Checks if a globally enabled target feature makes what would otherwise not be inlined, inlined (see test; tests/ui/target-feature/inline-always-vector-abi-global-avx.rs).
If the callee enables any target feature the caller doesn't have, we bail.
If the caller enables target features the callee does not have and they do not affect the abi. We inline.
If the caller enables target features that affect the abi and the callee does not have those features, we bail.
Report errors to user both for caller mismatch and callee mismatch. But only explicitly what the user missed out, e.g we don't report that sse2,ssse3 ... etc is missing if the user wrote avx on a function and the inlining logic bails because of a mismatch.
Update tests to support these use cases.

Addresses concerns in #145574

rustbot · 2026-04-17T10:00:25Z

Some changes occurred to MIR optimizations

cc @rust-lang/wg-mir-opt

rustbot · 2026-04-17T10:00:28Z

r? @mejrs

rustbot has assigned @mejrs.
They will have a look at your PR within the next two weeks and either review your PR or reassign to another reviewer.

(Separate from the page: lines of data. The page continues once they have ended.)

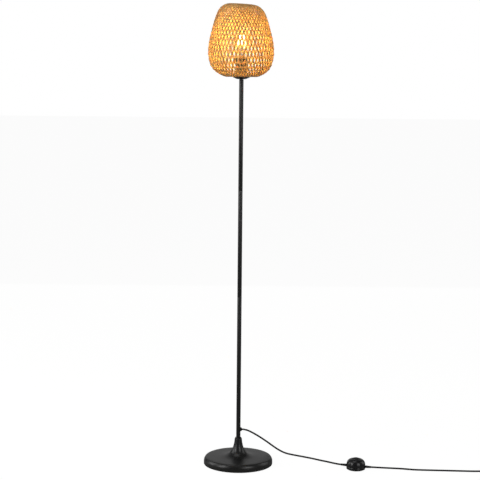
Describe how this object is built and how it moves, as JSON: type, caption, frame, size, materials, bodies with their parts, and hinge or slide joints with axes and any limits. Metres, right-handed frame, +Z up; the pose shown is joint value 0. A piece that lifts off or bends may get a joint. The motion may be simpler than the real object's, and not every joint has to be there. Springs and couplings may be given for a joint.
{
  "type": "floor lamp with woven bamboo shade",
  "caption": "Floor lamp: woven bamboo lantern shade on a slim black steel pole and round weighted base, with a round foot switch on its mains lead.",
  "frame": {"origin": "middle of the base's underside, on the floor", "axes": "+Z up along the pole; the mains lead leaves the pole towards +X; -Y faces the viewer"},
  "size_m": [1.0826, 0.24, 1.5911],
  "materials": {
    "satin_black_coat": "satin powder coat",
    "black_plastic": "moulded, gloss",
    "cord_sheath": "extruded flexible PVC, satin",
    "black_rubber": "moulded, matt",
    "zinc_steel": "zinc plated",
    "plated_pin": "nickel plated",
    "iron_weight": "as cast",
    "brass": "plain",
    "ceramic": "unglazed steatite",
    "bamboo": "thin split bamboo, lit from inside",
    "clear_glass": "blown, clear",
    "lit_filament": "phosphor-coated filaments on a glass stem, lit"
  },
  "bodies": {
    "root": {"base_pad": "black_rubber", "base_weight": "iron_weight", "base_cover": "satin_black_coat", "neck_bush": "black_plastic", "base_stud": "zinc_steel", "base_washer": "zinc_steel", "base_nut": "zinc_steel", "pole_lower": "satin_black_coat", "pole_middle": "satin_black_coat", "pole_upper": "satin_black_coat", "insert_base": "zinc_steel", "insert_lower_top": "zinc_steel", "insert_middle_bottom": "zinc_steel", "insert_middle_top": "zinc_steel", "insert_upper_bottom": "zinc_steel", "insert_upper_top": "zinc_steel", "nipple_low": "zinc_steel", "nipple_high": "zinc_steel", "nipple_top": "zinc_steel", "cord_grommet": "black_rubber", "inner_lead": "cord_sheath", "shade_dish": "satin_black_coat", "dish_washer": "zinc_steel", "dish_nut": "zinc_steel", "holder_cap": "black_plastic", "holder_body": "black_plastic", "holder_core": "ceramic", "holder_screw_shell": "brass", "holder_contact": "brass", "cord_to_switch": "cord_sheath", "cord_to_coil": "cord_sheath", "cord_coil": "cord_sheath", "cord_tail": "cord_sheath", "cord_tie": "black_rubber", "plug_body": "black_plastic", "plug_pin_left": "plated_pin", "plug_pin_right": "plated_pin", "switch_pad": "black_rubber", "switch_base": "black_plastic", "switch_cover": "black_plastic", "switch_guide": "black_plastic", "switch_block": "black_plastic", "switch_contact_in": "brass", "switch_contact_out": "brass", "switch_sleeve_in": "black_rubber", "switch_sleeve_out": "black_rubber", "switch_screw_back": "zinc_steel", "switch_screw_front": "zinc_steel", "switch_spring": "zinc_steel"},
    "shade": {"shade_weave_lower": "bamboo", "shade_weave_middle": "bamboo", "shade_weave_upper": "bamboo", "shade_bottom_hoop": "bamboo", "shade_top_hoop": "bamboo"},
    "bulb": {"bulb_tip": "brass", "bulb_cap": "brass", "bulb_globe": "clear_glass", "bulb_stem": "lit_filament"},
    "switch_button": {"switch_button": "black_plastic", "switch_bridge": "brass"}
  },
  "joints": [
    {"name": "shade_lift", "type": "slide", "parent": "root", "child": "shade", "axis": [0, 0, 1], "range_m": [0, 0.15]},
    {"name": "bulb_turn", "type": "hinge", "parent": "root", "child": "bulb", "pos_m": [0, 0, 1.466], "axis": [0, 0, 1], "range_deg": [0, 360]},
    {"name": "switch_button_press", "type": "slide", "parent": "root", "child": "switch_button", "axis": [0, 0, -1], "range_m": [0, 0.0035], "stiffness_N_per_m": 1200, "springref_m": -0.005, "deforming": ["switch_spring"]}
  ]
}
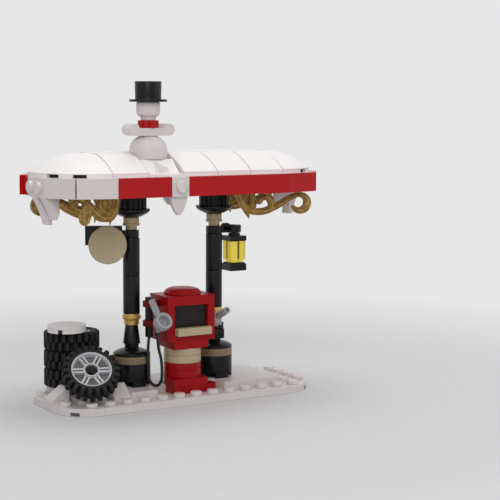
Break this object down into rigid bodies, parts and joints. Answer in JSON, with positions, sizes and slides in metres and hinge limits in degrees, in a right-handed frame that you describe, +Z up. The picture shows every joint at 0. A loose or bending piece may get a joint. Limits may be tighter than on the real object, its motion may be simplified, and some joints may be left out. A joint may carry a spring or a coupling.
{
  "type": "building brick service station",
  "caption": "Toy service station of interlocking bricks: fuel pump, hose, stacked wheels, swinging sign, lantern, and a snowy canopy with a snowman.",
  "frame": {"origin": "centre of the base's underside, on the surface it stands on", "axes": "+Z up, +X along the length to the right, -Y towards the front with the pump's window"},
  "size_m": [0.1326, 0.061, 0.1339],
  "materials": {
    "base_white": "white moulded plastic",
    "smoke_white": "white moulded plastic in shade",
    "snow_white": "glossy white moulded plastic",
    "black": "glossy black moulded plastic",
    "red": "glossy red moulded plastic",
    "dark_tan": "dark tan moulded plastic",
    "tan": "tan moulded plastic",
    "gold": "pearl gold moulded plastic",
    "grey": "light grey moulded plastic",
    "smoke_glass": "dark glossy window",
    "yellow_clear": "transparent yellow plastic",
    "tyre_rubber": "matt black rubber",
    "hose_rubber": "black flexible tube"
  },
  "bodies": {
    "station": {"base_middle": "base_white", "base_ends": "base_white", "upper_plate": "base_white", "stack_plate": "base_white", "wheel_chocks": "base_white", "column_drums": "black", "column_rings": "dark_tan", "column_dishes": "black", "column_cones": "black", "column_collars": "gold", "column_tubes": "black", "column_pins": "black", "column_bushes": "dark_tan", "column_head_dishes": "black", "column_capitals": "black", "pump_base": "red", "pump_drum": "red", "pump_neck_rings": "tan", "pump_underpart": "red", "pump_cabinet": "red", "pump_window": "smoke_glass", "pump_shelf": "tan", "pump_dome": "red", "hose_holders": "black", "holder_clips": "red", "left_hose": "hose_rubber", "canopy_plate": "smoke_white", "fascia_white": "smoke_white", "fascia_red": "red", "fascia_tooth": "smoke_white", "end_claws": "smoke_white", "roof_slopes": "snow_white", "roof_ridge": "snow_white", "roof_ends": "snow_white", "snow_mound": "snow_white", "scrolls_left": "gold", "scrolls_right": "gold", "snowman_body": "snow_white", "stack_post": "black"},
    "left_nozzle": {"left_nozzle": "grey"},
    "right_nozzle": {"right_nozzle": "grey"},
    "snowman_arms": {"snowman_arms": "snow_white"},
    "snowman_head": {"snowman_collar": "red", "snowman_head": "snow_white"},
    "snowman_hat": {"snowman_hat": "black"},
    "sign": {"sign_plate": "black", "sign_disc": "dark_tan"},
    "lantern_bracket": {"lantern_arm": "black"},
    "lantern": {"lantern_cap": "black", "lantern_lens": "yellow_clear", "lantern_base": "black"},
    "spare_wheel": {"spare_tyre": "tyre_rubber", "spare_rim": "grey"},
    "stack_disc": {"stack_disc": "snow_white"},
    "stack_wheel_lower": {"stack_tyre_lower": "tyre_rubber", "stack_rim_lower": "grey"},
    "stack_wheel_middle": {"stack_tyre_middle": "tyre_rubber", "stack_rim_middle": "grey"},
    "stack_wheel_upper": {"stack_tyre_upper": "tyre_rubber", "stack_rim_upper": "grey"}
  },
  "joints": [
    {"name": "snowman_arms_turn", "type": "hinge", "parent": "station", "child": "snowman_arms", "pos_m": [-0.016, -0.008, 0.1116], "axis": [0, 0, 1], "continuous": true},
    {"name": "snowman_head_turn", "type": "hinge", "parent": "snowman_arms", "child": "snowman_head", "pos_m": [-0.016, -0.008, 0.115], "axis": [0, 0, 1], "continuous": true},
    {"name": "snowman_hat_turn", "type": "hinge", "parent": "snowman_head", "child": "snowman_hat", "pos_m": [-0.016, -0.008, 0.126], "axis": [0, 0, 1], "continuous": true},
    {"name": "sign_swing", "type": "hinge", "parent": "station", "child": "sign", "pos_m": [-0.02, 0, 0.0705], "axis": [0, 0, 1], "continuous": true},
    {"name": "lantern_swing", "type": "hinge", "parent": "station", "child": "lantern_bracket", "pos_m": [0.02, 0, 0.0705], "axis": [0, 0, 1], "continuous": true},
    {"name": "lantern_turn", "type": "hinge", "parent": "lantern_bracket", "child": "lantern", "pos_m": [0.0302, 0, 0.067], "axis": [0, 0, 1], "continuous": true},
    {"name": "spare_wheel_spin", "type": "hinge", "parent": "station", "child": "spare_wheel", "pos_m": [-0.046, -0.0149, 0.0159], "axis": [-0.2223, -0.6841, 0.6947], "continuous": true},
    {"name": "left_nozzle_pivot", "type": "hinge", "parent": "station", "child": "left_nozzle", "pos_m": [-0.0166, -0.0169, 0.031], "axis": [0, 0, 1], "range_deg": [-20, 10]},
    {"name": "right_nozzle_pivot", "type": "hinge", "parent": "station", "child": "right_nozzle", "pos_m": [0.0189, -0.0083, 0.0302], "axis": [0, 0, 1], "range_deg": [-10, 10]},
    {"name": "stack_disc_turn", "type": "hinge", "parent": "station", "child": "stack_disc", "pos_m": [-0.044, 0.008, 0.031], "axis": [0, 0, 1], "continuous": true},
    {"name": "stack_wheel_lower_turn", "type": "hinge", "parent": "station", "child": "stack_wheel_lower", "pos_m": [-0.044, 0.008, 0.0111], "axis": [0, 0, 1], "continuous": true},
    {"name": "stack_wheel_middle_turn", "type": "hinge", "parent": "station", "child": "stack_wheel_middle", "pos_m": [-0.044, 0.008, 0.0189], "axis": [0, 0, 1], "continuous": true},
    {"name": "stack_wheel_upper_turn", "type": "hinge", "parent": "station", "child": "stack_wheel_upper", "pos_m": [-0.044, 0.008, 0.0267], "axis": [0, 0, 1], "continuous": true}
  ]
}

Use r? to explicitly pick a reviewer

Why was this reviewer chosen?

The reviewer was selected based on:

Owners of files modified in this PR: compiler
compiler expanded to 72 candidates
Random selection from 18 candidates

mejrs · 2026-04-17T19:10:53Z

This is pretty far out of my expertise, so

r? compiler

RalfJung · 2026-04-20T13:43:11Z

+    pub fn feature_could_influence_vector_length(&self, feature: &str) -> bool {
+        self.features_for_correct_fixed_length_vector_abi().iter().any(|(_, name)| *name == feature)
+            || self.features_for_correct_scalable_vector_abi() == Some(feature)
+    }


So the assumption is that if the caller has at least all the target features the callee has, and also they exactly agree on the target features listed here, then inlining is safe?

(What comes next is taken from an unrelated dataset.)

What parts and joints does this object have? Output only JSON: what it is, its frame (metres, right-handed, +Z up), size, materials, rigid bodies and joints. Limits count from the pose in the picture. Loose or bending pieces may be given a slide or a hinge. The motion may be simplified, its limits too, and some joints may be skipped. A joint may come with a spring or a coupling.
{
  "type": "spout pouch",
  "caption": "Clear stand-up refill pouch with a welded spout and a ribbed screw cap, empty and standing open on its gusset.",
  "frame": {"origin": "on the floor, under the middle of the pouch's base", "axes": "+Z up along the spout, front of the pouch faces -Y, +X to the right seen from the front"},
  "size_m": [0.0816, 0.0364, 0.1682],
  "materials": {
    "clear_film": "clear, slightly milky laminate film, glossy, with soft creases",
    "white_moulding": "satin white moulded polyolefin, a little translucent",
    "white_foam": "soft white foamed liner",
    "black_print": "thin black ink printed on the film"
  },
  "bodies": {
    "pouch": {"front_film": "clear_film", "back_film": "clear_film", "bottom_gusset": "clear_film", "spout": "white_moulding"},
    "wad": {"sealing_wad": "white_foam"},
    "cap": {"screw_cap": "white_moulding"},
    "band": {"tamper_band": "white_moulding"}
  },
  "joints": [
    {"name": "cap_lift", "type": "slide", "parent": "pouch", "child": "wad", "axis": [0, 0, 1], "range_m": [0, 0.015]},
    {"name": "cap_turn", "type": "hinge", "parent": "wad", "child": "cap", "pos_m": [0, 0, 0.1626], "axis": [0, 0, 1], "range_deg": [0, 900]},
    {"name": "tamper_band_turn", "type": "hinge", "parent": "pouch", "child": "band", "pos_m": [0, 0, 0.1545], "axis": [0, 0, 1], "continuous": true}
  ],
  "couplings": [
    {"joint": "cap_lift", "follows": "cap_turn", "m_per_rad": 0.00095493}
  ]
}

I am not sure if that's correct. For instance, the cx16 target feature on x86 is also not inlining-safe -- see llvm/llvm-project#187503.

I think the only safe thing we can do here is have a list of target features that we are certain are safe to inline.

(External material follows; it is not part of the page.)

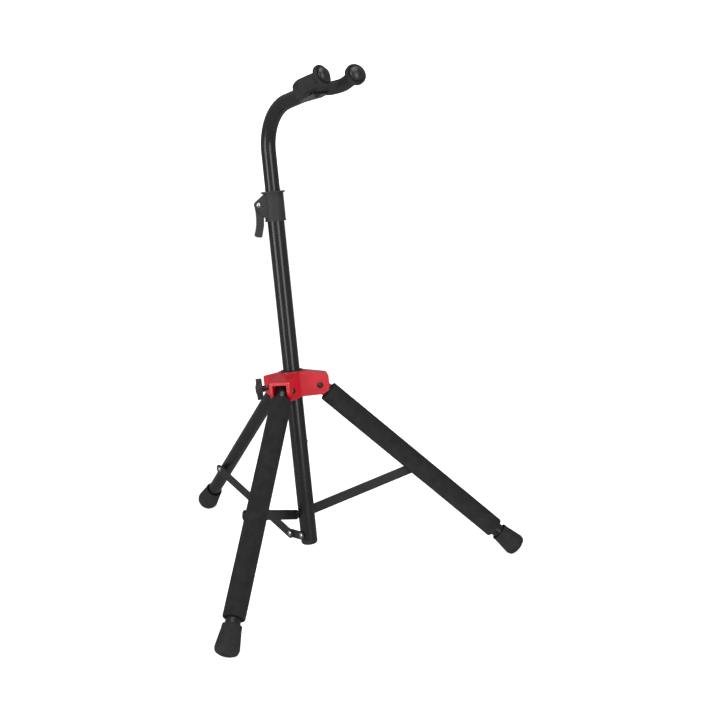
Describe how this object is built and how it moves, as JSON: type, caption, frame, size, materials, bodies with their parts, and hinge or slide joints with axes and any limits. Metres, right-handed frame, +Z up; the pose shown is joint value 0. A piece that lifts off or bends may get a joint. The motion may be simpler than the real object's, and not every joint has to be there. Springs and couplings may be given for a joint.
{
  "type": "guitar stand",
  "caption": "Folding hanging guitar stand with tripod legs, foam sleeves, telescopic mast, red hub and padded neck yoke.",
  "frame": {"origin": "floor level, middle of the stand's outline seen from above", "axes": "+Z up, the yoke and the two front legs face -Y, +X is the right-hand side seen from the front looking along +Y"},
  "size_m": [0.645, 0.5662, 0.8525],
  "materials": {
    "tube_paint": "gloss",
    "bar_paint": "satin",
    "red_paint": "gloss",
    "foam": "matte",
    "rubber": "matte",
    "black_plastic": "satin",
    "pale_plastic": "satin",
    "rivet_steel": "satin",
    "dark_steel": "satin",
    "spacer_steel": "satin"
  },
  "bodies": {
    "column": {"lower_column": "tube_paint", "column_end_cap": "black_plastic", "stop_rivet": "rivet_steel", "brace_spacers": "spacer_steel", "brace_pivot_rivets": "rivet_steel", "rear_lug": "bar_paint", "rear_lug_rivet": "rivet_steel", "clamp_collar": "black_plastic", "clamp_pin": "rivet_steel"},
    "lever": {"clamp_lever": "black_plastic"},
    "hub": {"leg_hub": "red_paint", "hub_bush": "black_plastic", "pivot_bolts": "dark_steel", "pivot_nuts": "dark_steel"},
    "knob": {"knob_handle": "black_plastic", "knob_stud": "dark_steel"},
    "mast_top": {"upper_tube": "tube_paint", "upper_tube_plug": "pale_plastic", "yoke_frame": "dark_steel", "yoke_bolt": "dark_steel", "yoke_pad": "foam", "prong_cap_left": "rubber", "prong_cap_right": "rubber"},
    "leg_left": {"leg_left": "tube_paint", "leg_plug_left": "black_plastic", "foot_left": "rubber", "brace_bush_left": "spacer_steel", "foam_left": "foam"},
    "brace_left": {"brace_left": "bar_paint", "brace_rivet_left": "rivet_steel"},
    "leg_right": {"leg_right": "tube_paint", "leg_plug_right": "black_plastic", "foot_right": "rubber", "brace_bush_right": "spacer_steel", "foam_right": "foam"},
    "brace_right": {"brace_right": "bar_paint", "brace_rivet_right": "rivet_steel"},
    "leg_rear": {"leg_rear": "tube_paint", "leg_plug_rear": "black_plastic", "foot_rear": "rubber", "brace_bush_rear": "spacer_steel"},
    "brace_rear": {"brace_rear": "bar_paint", "brace_rivet_rear": "rivet_steel"}
  },
  "joints": [
    {"name": "fold", "type": "slide", "parent": "column", "child": "hub", "axis": [0, 0.1504, 0.9886], "range_m": [0, 0.2143]},
    {"name": "height", "type": "slide", "parent": "column", "child": "mast_top", "axis": [0, 0.1504, 0.9886], "range_m": [0, 0.3]},
    {"name": "clamp_lever", "type": "hinge", "parent": "column", "child": "lever", "pos_m": [-0.02286, 0.03808, 0.61803], "axis": [0.5, 0.8562, -0.1302], "range_deg": [0, 150]},
    {"name": "hub_knob", "type": "hinge", "parent": "hub", "child": "knob", "pos_m": [0, -0.02175, 0.31256], "axis": [-0.866, 0.4943, -0.0752], "range_deg": [0, 360]},
    {"name": "leg_left_fold", "type": "hinge", "parent": "hub", "child": "leg_left", "pos_m": [-0.03787, -0.04608, 0.31424], "axis": [0.5402, -0.8319, 0.1266], "range_deg": [0, 41.1]},
    {"name": "leg_right_fold", "type": "hinge", "parent": "hub", "child": "leg_right", "pos_m": [0.03787, -0.04608, 0.31424], "axis": [0.5402, 0.8319, -0.1266], "range_deg": [0, 41.1]},
    {"name": "leg_rear_fold", "type": "hinge", "parent": "hub", "child": "leg_rear", "pos_m": [0, 0.02244, 0.30381], "axis": [-1, 0, 0], "range_deg": [0, 37.03]},
    {"name": "brace_left_fold", "type": "hinge", "parent": "column", "child": "brace_left", "pos_m": [0, -0.05634, 0.08517], "axis": [-0.5402, 0.8319, -0.1266], "range_deg": [0, 58.56]},
    {"name": "brace_right_fold", "type": "hinge", "parent": "column", "child": "brace_right", "pos_m": [0, -0.05634, 0.08517], "axis": [-0.5402, -0.8319, 0.1266], "range_deg": [0, 58.56]},
    {"name": "brace_rear_fold", "type": "hinge", "parent": "column", "child": "brace_rear", "pos_m": [0, -0.03179, 0.04705], "axis": [1, 0, 0], "range_deg": [0, 49.84]}
  ],
  "couplings": [
    {"joint": "leg_left_fold", "follows": "fold", "rad_per_m": 3.3456},
    {"joint": "leg_right_fold", "follows": "fold", "rad_per_m": 3.3456},
    {"joint": "leg_rear_fold", "follows": "fold", "rad_per_m": 3.0141},
    {"joint": "brace_left_fold", "follows": "fold", "rad_per_m": 4.7672},
    {"joint": "brace_right_fold", "follows": "fold", "rad_per_m": 4.7672},
    {"joint": "brace_rear_fold", "follows": "fold", "rad_per_m": 4.0574}
  ]
}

View changes since the review

What you are basically doing here is duplicating the per-target InlineFeatureIgnoreList information in LLVM.

I could be missing something here.

Using #[inline(always)] on that example would yield the following error;

warning: call to `#[inline(always)]`-annotated `load` requires the same target features to be inlined --> ./cmpxchg.rs:13:14 | 13 | unsafe { load(x) } | ^^^^^^^ | = note: function will not be inlined = note: the following target features are on `load` but missing from `load_core`: cmpxchg16b note: `load` is defined here --> ./cmpxchg.rs:6:1 | 6 | fn load(x: *const u128) -> u128 { | ^^^^^^^^^^^^^^^^^^^^^^^^^^^^^^^ = note: `#[warn(inline_always_mismatching_target_features)]` on by default help: add `#[target_feature]` attribute to `load_core` | 12 + #[target_feature(enable = "cmpxchg16b")] 13 | fn load_core(x: *const u128) -> u128 {

The callee is not a subset of the callers target features

Though it looks like the load gets inlined irrespective of the attribute, I've tried with no attribute, #[inline] and #[inline(always)] with changes from this branch.

Perhaps if this error is emitted, to ensure that the function is not inlined we could place a noinline attribute at the callsite?

f55f83e implements what I was thinking with noinline along with a test

It seems like there's a failure condition if the caller has cx16 and the callee does not, if I understood the issue correctly? Cc @nikic

Generally any difference of target features between caller and callee is extremely suspicious for inlining in an LLVM-based compiler, and the features_for_correct_fixed_length_vector_abi/features_for_correct_scalable_vector_abi were never meant to be used for that check, so I am highly uncomfortable with using them like this.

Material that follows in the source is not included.